Antibodies to infliximab (ATIs) have been associated with loss of clinical response and lower serum infliximab (IFX) levels in some studies of patients with inflammatory bowel disease (IBD). This has important implications for patient management and development of novel biologic therapies. The objective of this study was to perform a systematic review and meta-analysis of studies that reported clinical outcomes and IFX levels according to patients’ ATI status.
MEDLINE, Web of Science, CINAHL, Scopus, and EMBASE were searched for eligible studies. Quality assessment was undertaken using GRADE (Grading of Recommendations Assessment, Development and Evaluation) criteria. Raw data from studies meeting inclusion criteria was pooled for meta-analysis of effect estimates. Sensitivity analysis was performed for all outcomes. Funnel plot was performed to assess for publication bias.

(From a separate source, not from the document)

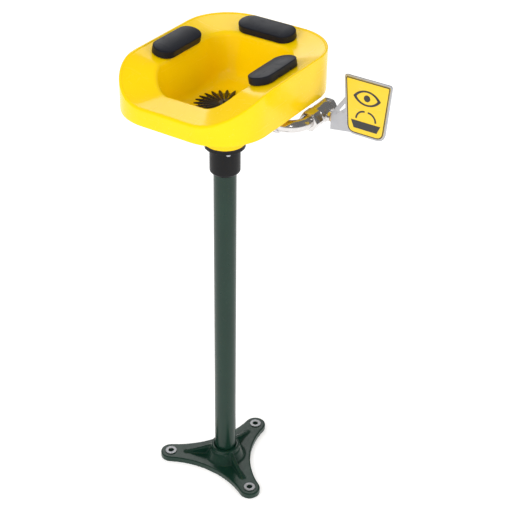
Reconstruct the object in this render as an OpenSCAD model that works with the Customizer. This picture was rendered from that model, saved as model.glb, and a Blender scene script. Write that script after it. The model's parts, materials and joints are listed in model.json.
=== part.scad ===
// Pedestal eyewash station: a moulded bowl with three covered spray heads on a pipe
// pedestal with a three-lobed floor flange, opened by a push flag on a ball valve.
// Millimetres. The origin is on the floor, on the pedestal's axis. The user stands
// at the front, at -Y, and the valve and its flag are on the right, at +X.

/* [Bowl] */
// Width of the bowl from side to side
bowl_w = 280; // [240:5:340]
// Depth of the bowl from front to back
bowl_d = 346; // [300:2:410]
// Radius of the bowl's corners in plan
bowl_corner_r = 90; // [70:1:105]
// Height of the rim above the floor
rim_z = 910; // [800:5:1100]
// Height of the skirt at the sides and the back
skirt_h = 78; // [66:1:100]
// Wall of the moulding
bowl_wall = 4; // [3:0.5:5]
// How far the rim drops at the front
rim_dip = 48; // [20:1:56]
// Length of the drop, measured from the front edge
dip_run = 102; // [80:1:120]
// Height of the bead that runs round the rim
bead_h = 1.5; // [1:0.25:2]
// Width of the bead that runs round the rim
bead_w = 5; // [4:0.5:7]
// Width of the ledge at the sides
ledge_side = 55.5; // [50:0.5:65]
// Width of the ledge at the front
ledge_front = 59; // [50:0.5:70]
// Width of the ledge at the back
ledge_back = 61; // [50:0.5:70]
// How far the ledge falls from the rim to the basin
ledge_fall = 12; // [8:0.5:16]
// How far the basin's edge drops further at the front
edge_dip = 30; // [15:1:34]
// Radius of the basin's corners in plan
basin_corner_r = 50; // [40:1:60]
// Depth of the basin below the rim
basin_depth = 94; // [86:1:110]
// Depth of the drain cup below the basin floor
cup_depth = 73; // [60:1:90]

/* [Spray heads] */
// Distance of each spray head from the outside of the bowl
head_inset = 39.5; // [36:0.5:44]
// Place of the side heads from front to back
head_y = -3; // [-10:1:20]
// Length of a dust cover
cover_l = 114; // [96:1:124]
// Width of a dust cover
cover_w = 44; // [40:1:48]
// Height of a dust cover, its crown included
cover_h = 15; // [13:0.5:18]
// Wall of a dust cover
cover_wall = 2.5; // [2:0.25:3]
// Gap between a dust cover and the ledge
cover_gap = 1.3; // [1.2:0.1:1.8]
// Diameter of a cover's hinge pin
pin_d = 2; // [1.5:0.25:2.5]
// Diameter of a spray head's threaded shank
shank_d = 20; // [18:0.5:22]
// Diameter of the jets in a jet plate
jet_d = 2.4; // [1.5:0.1:3]
// Number of jets along a jet plate
jet_count = 9; // [5:1:11]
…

Thirteen studies met the inclusion criteria, and reported results in 1,378 patients with IBD. All included studies had a high risk of bias in at least one quality domain. The pooled risk ratio (RR) of loss of clinical response to IFX in patients with IBD who had ATIs was 3.2 (95% confidence interval (CI): 2.0–4.9,P<0.0001), when compared with patients without ATIs. This effect estimate was predominantly based on data from patients (N=494) with Crohn's disease (RR: 3.2, 95% CI: 1.9–5.5,P<0.0001). Data only from patients with ulcerative colitis (n=86) exhibited a non-significant RR of loss of response of 2.2 (95% CI: 0.5–9.0,P=0.3) in those with ATIs. Heterogeneity existed between studies, in both methods of ATI detection, and clinical outcomes reported. Three studies (n=243) reported trough serum IFX levels according to ATI status; the standardized mean difference in trough serum IFX levels between groups was −0.8 (95% CI −1.2, −0.4,P<0.0001). A funnel plot suggested the presence of publication bias.
The presence of ATIs is associated with a significantly higher risk of loss of clinical response to IFX and lower serum IFX levels in patients with IBD. Published studies on this topic lack uniform reporting of outcomes. High risk of bias was present in all the included studies.